§ The task: Copy all the material below, exactly as it stands.

§ Data lines:
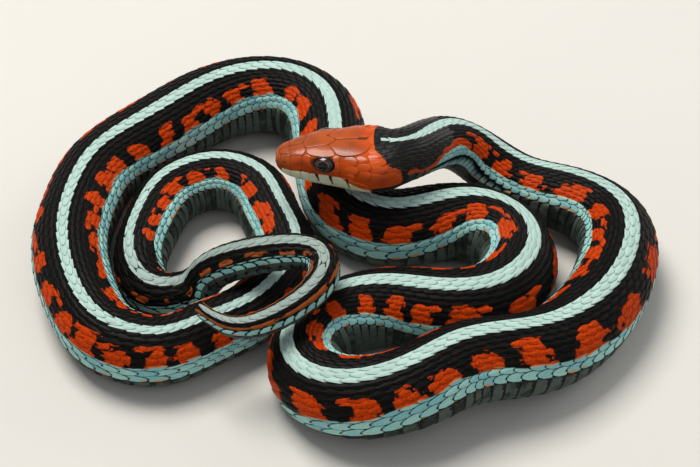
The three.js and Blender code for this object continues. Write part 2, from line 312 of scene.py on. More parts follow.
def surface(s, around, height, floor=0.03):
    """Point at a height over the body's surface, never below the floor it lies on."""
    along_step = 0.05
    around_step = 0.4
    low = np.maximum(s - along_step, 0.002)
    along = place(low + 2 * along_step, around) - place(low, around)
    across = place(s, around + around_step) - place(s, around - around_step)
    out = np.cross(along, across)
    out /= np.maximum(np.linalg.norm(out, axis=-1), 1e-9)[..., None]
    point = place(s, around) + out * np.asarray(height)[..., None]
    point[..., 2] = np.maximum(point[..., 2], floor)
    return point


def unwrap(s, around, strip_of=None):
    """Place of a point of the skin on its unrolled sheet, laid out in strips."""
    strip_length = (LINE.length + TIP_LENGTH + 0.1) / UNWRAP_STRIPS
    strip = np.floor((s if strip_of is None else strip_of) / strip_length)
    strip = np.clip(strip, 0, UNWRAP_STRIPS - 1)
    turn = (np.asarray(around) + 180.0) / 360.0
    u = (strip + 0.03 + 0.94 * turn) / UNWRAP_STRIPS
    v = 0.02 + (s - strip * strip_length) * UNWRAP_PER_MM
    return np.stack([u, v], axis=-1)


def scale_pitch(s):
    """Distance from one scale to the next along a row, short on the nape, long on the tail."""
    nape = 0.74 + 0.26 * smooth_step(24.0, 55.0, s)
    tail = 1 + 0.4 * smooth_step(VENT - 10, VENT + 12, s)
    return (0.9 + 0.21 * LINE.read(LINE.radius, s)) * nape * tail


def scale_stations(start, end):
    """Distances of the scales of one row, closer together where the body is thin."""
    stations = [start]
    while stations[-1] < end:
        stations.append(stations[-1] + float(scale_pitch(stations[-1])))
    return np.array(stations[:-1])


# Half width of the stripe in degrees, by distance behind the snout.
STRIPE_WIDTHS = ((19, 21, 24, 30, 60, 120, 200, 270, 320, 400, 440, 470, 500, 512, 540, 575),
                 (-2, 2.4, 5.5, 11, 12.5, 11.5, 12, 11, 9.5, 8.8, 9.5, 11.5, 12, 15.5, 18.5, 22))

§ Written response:
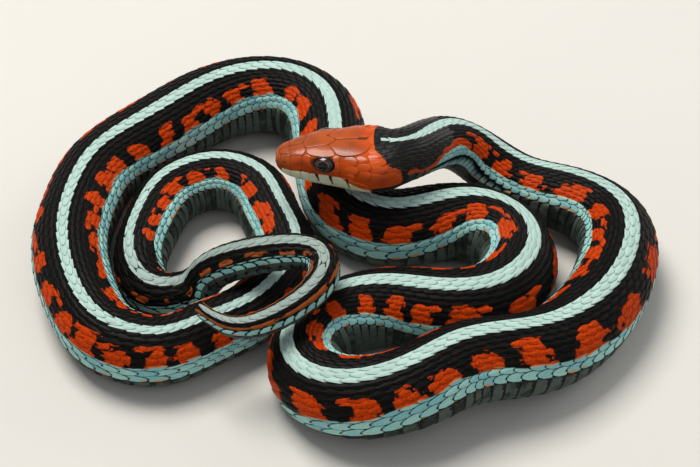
The three.js and Blender code for this object continues. Write part 2, from line 312 of scene.py on. More parts follow.
def surface(s, around, height, floor=0.03):
    """Point at a height over the body's surface, never below the floor it lies on."""
    along_step = 0.05
    around_step = 0.4
    low = np.maximum(s - along_step, 0.002)
    along = place(low + 2 * along_step, around) - place(low, around)
    across = place(s, around + around_step) - place(s, around - around_step)
    out = np.cross(along, across)
    out /= np.maximum(np.linalg.norm(out, axis=-1), 1e-9)[..., None]
    point = place(s, around) + out * np.asarray(height)[..., None]
    point[..., 2] = np.maximum(point[..., 2], floor)
    return point


def unwrap(s, around, strip_of=None):
    """Place of a point of the skin on its unrolled sheet, laid out in strips."""
    strip_length = (LINE.length + TIP_LENGTH + 0.1) / UNWRAP_STRIPS
    strip = np.floor((s if strip_of is None else strip_of) / strip_length)
    strip = np.clip(strip, 0, UNWRAP_STRIPS - 1)
    turn = (np.asarray(around) + 180.0) / 360.0
    u = (strip + 0.03 + 0.94 * turn) / UNWRAP_STRIPS
    v = 0.02 + (s - strip * strip_length) * UNWRAP_PER_MM
    return np.stack([u, v], axis=-1)


def scale_pitch(s):
    """Distance from one scale to the next along a row, short on the nape, long on the tail."""
    nape = 0.74 + 0.26 * smooth_step(24.0, 55.0, s)
    tail = 1 + 0.4 * smooth_step(VENT - 10, VENT + 12, s)
    return (0.9 + 0.21 * LINE.read(LINE.radius, s)) * nape * tail


def scale_stations(start, end):
    """Distances of the scales of one row, closer together where the body is thin."""
    stations = [start]
    while stations[-1] < end:
        stations.append(stations[-1] + float(scale_pitch(stations[-1])))
    return np.array(stations[:-1])


# Half width of the stripe in degrees, by distance behind the snout.
STRIPE_WIDTHS = ((19, 21, 24, 30, 60, 120, 200, 270, 320, 400, 440, 470, 500, 512, 540, 575),
                 (-2, 2.4, 5.5, 11, 12.5, 11.5, 12, 11, 9.5, 8.8, 9.5, 11.5, 12, 15.5, 18.5, 22))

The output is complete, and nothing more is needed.